Là, à travers ces extensions de ma patrie, là où des événements déjà
oubliés en eux-mêmes m’ont conduit, il faut traverser, j’ai dû
traverser les Andes à la recherche de la frontière de mon pays avec
l’Argentine. De grandes forêts en forme de tunnel couvrent les régions
inaccessibles , et comme notre chemin était secret et interdit, nous ne
nous autorisions que les signes d’orientation les plus esquissés. Pas
d’empreintes de pas, pas de sentiers et avec mes quatre compagnons à
cheval, nous avons poursuivi dans une cavalcade serpentine –
contournant les obstacles des arbres puissants, des rivières
infranchissables, des rochers immenses, des neiges désolées, en
devinant plutôt – le cours de ma propre liberté. Ceux qui
m’accompagnaient maitrisaient l’orientation, le passage au sein du
grand feuillage, mais pour se sentir plus confiants montés sur leurs
chevaux ils marquaient avec une machette ici et là l’écorce des grands
arbres laissant des traces qui les guideraient au retour, quand ils
m’auraient laissé seul avec mon destin.
Chacun avançait saisi dans cette solitude sans frontières, dans ce
silence vert et blanc, les arbres, les grandes lianes, l’humus déposé
depuis des centaines d’années, les troncs à moitié rongés qui, soudain
devenaient une barrière de plus dans notre marche. Une nature
éblouissante et secrète et en même temps une menace croissante de
froid, de neige, de persécution. Tout était mélangé : la solitude, le
danger, le silence et l’urgence de ma mission.
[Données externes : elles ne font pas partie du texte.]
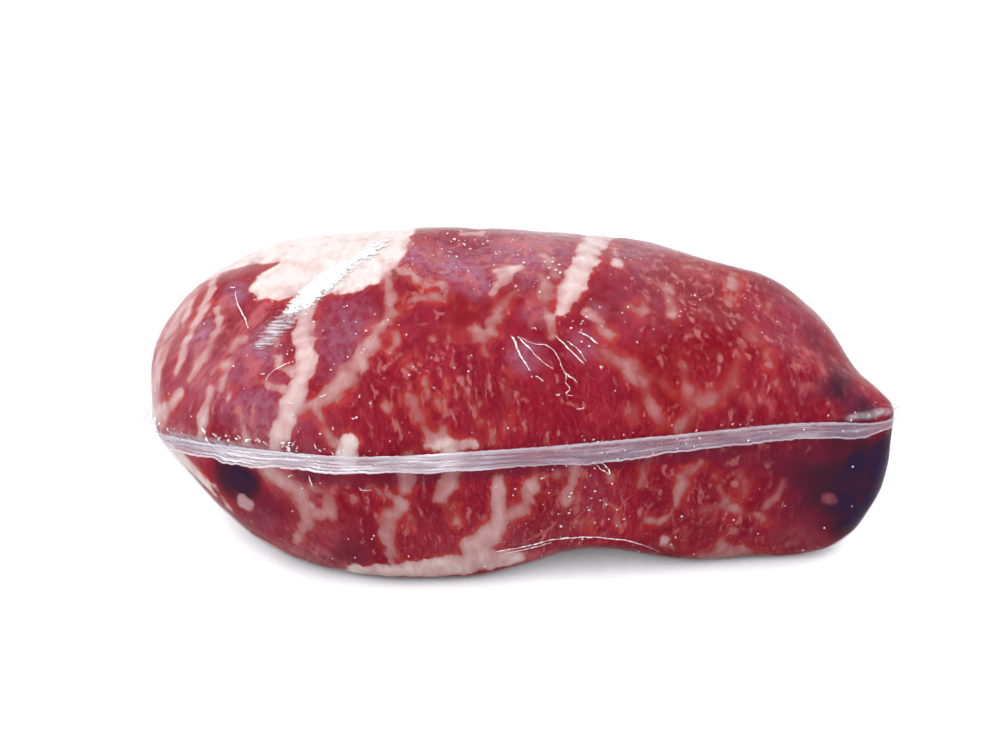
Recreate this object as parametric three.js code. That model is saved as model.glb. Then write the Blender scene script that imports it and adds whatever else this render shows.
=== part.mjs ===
// A thick-cut raw beef steak, shrink-wrapped in clear film.
// Units are millimetres, +Z is up and -Y is the front. The steak lies on its flat underside,
// and the origin is below its middle, on the plane it rests on.
//
// Two pieces: the steak itself, out to the tight film on it, and the fin where the two
// sheets of film are welded together, which runs all the way round at mid height.

import * as THREE from 'three';
import { mergeVertices } from 'three/addons/utils/BufferGeometryUtils.js';

// ---- driving dimensions ------------------------------------------------------------

const LENGTH = 165; // end to end, at the weld line
const DEPTH = 92; // front to back, at the weld line
const THICKNESS = 56; // from the table to the crown

// The weld line seen from above, as shares of half the length and half the depth.
// It starts at the right tip and goes round by the back.
const WELD_OUTLINE = [
  [0.948, -0.54],
  [0.885, -0.16],
  [0.76, 0.36],
  [0.48, 0.85],
  [0.0, 1.0],
  [-0.46, 1.02],
  [-0.86, 0.84],
  [-1.03, 0.36],
  [-1.03, -0.24],
  [-0.87, -0.7],
  [-0.52, -0.96],
  [-0.1, -0.95],
  [0.3, -0.87],
  [0.68, -0.76],
  [0.88, -0.7],
];

const WELD_HEIGHT = 38.3; // of the weld line at mid length
const WELD_RISE = 2.5; // how much higher it runs towards the right end
const WELD_DROP = { left: 6, right: 4.4 }; // how far it comes down at the two tips
const WELD_LEAN = { drop: 11, from: -0.85, to: 0.45 }; // lower at the back, by shares of half the depth

// How square each side's profile is above and below the weld line: 2 is an ellipse.
const CROWN_FULLNESS = { right: 2.3, back: 3.1, left: 4.4, front: 2.2 };
const CROWN_TOP_FULLNESS = 2.6; // shared by all sides where they meet
const FLANK_FULLNESS = { right: 3.0, back: 2.2, left: 1.2, front: 2.3 };

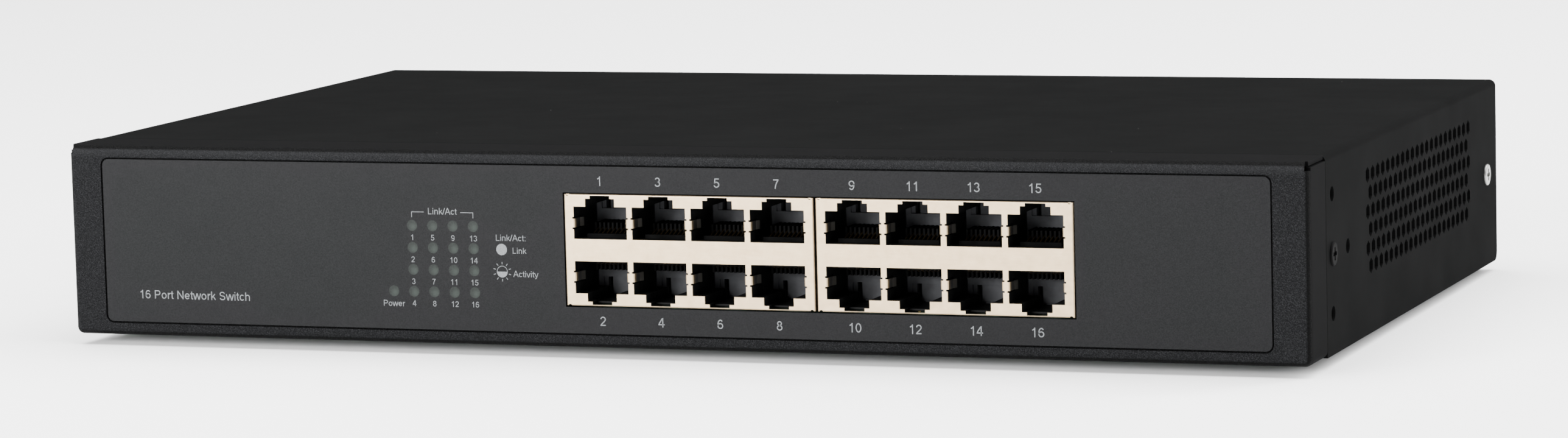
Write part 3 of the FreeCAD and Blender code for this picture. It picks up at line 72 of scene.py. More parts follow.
def make_camera():
    """Slightly above the case and to its right, with a long lens."""
    data = bpy.data.cameras.new("camera")
    data.lens = CAMERA_LENS_MM
    data.sensor_width = SENSOR_WIDTH_MM
    data.clip_start = 0.05
    data.clip_end = 20
    camera = bpy.data.objects.new("camera", data)
    camera.location = CAMERA_PLACE
    turn = [math.radians(angle) for angle in CAMERA_TURN_DEGREES]
    camera.rotation_euler = Euler(turn, "XYZ")
    bpy.context.scene.collection.objects.link(camera)
    bpy.context.scene.camera = camera


def area_light(name, place, target, width, height, power):
    """A soft rectangular lamp that faces a point."""
    data = bpy.data.lights.new(name, "AREA")
    data.shape = "RECTANGLE"
    data.size = width
    data.size_y = height
    data.energy = power
    lamp = bpy.data.objects.new(name, data)
    lamp.location = place
    lamp.rotation_euler = (Vector(target) - Vector(place)).to_track_quat("-Z", "Y").to_euler()
    bpy.context.scene.collection.objects.link(lamp)


def make_world(strength):
    world = bpy.data.worlds.new("studio")
    world.use_nodes = True
    background = world.node_tree.nodes["Background"]
    background.inputs["Color"].default_value = (1.0, 1.0, 1.0, 1)
    background.inputs["Strength"].default_value = strength
    bpy.context.scene.world = world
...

Parfois, nous suivions une piste filiforme, tracée peut-être par des
contrebandiers ou des criminels de droit commun en fuite, et nous ne
savions pas combien d’entre eux avaient péri, soudainement surpris par
les mains glaciales de l’hiver, par les énormes tempêtes de neige qui,
lorsqu’elles déchargent dans les Andes, enveloppent le voyageur,
l’engloutissent, le noient sous sept étages de blancheur.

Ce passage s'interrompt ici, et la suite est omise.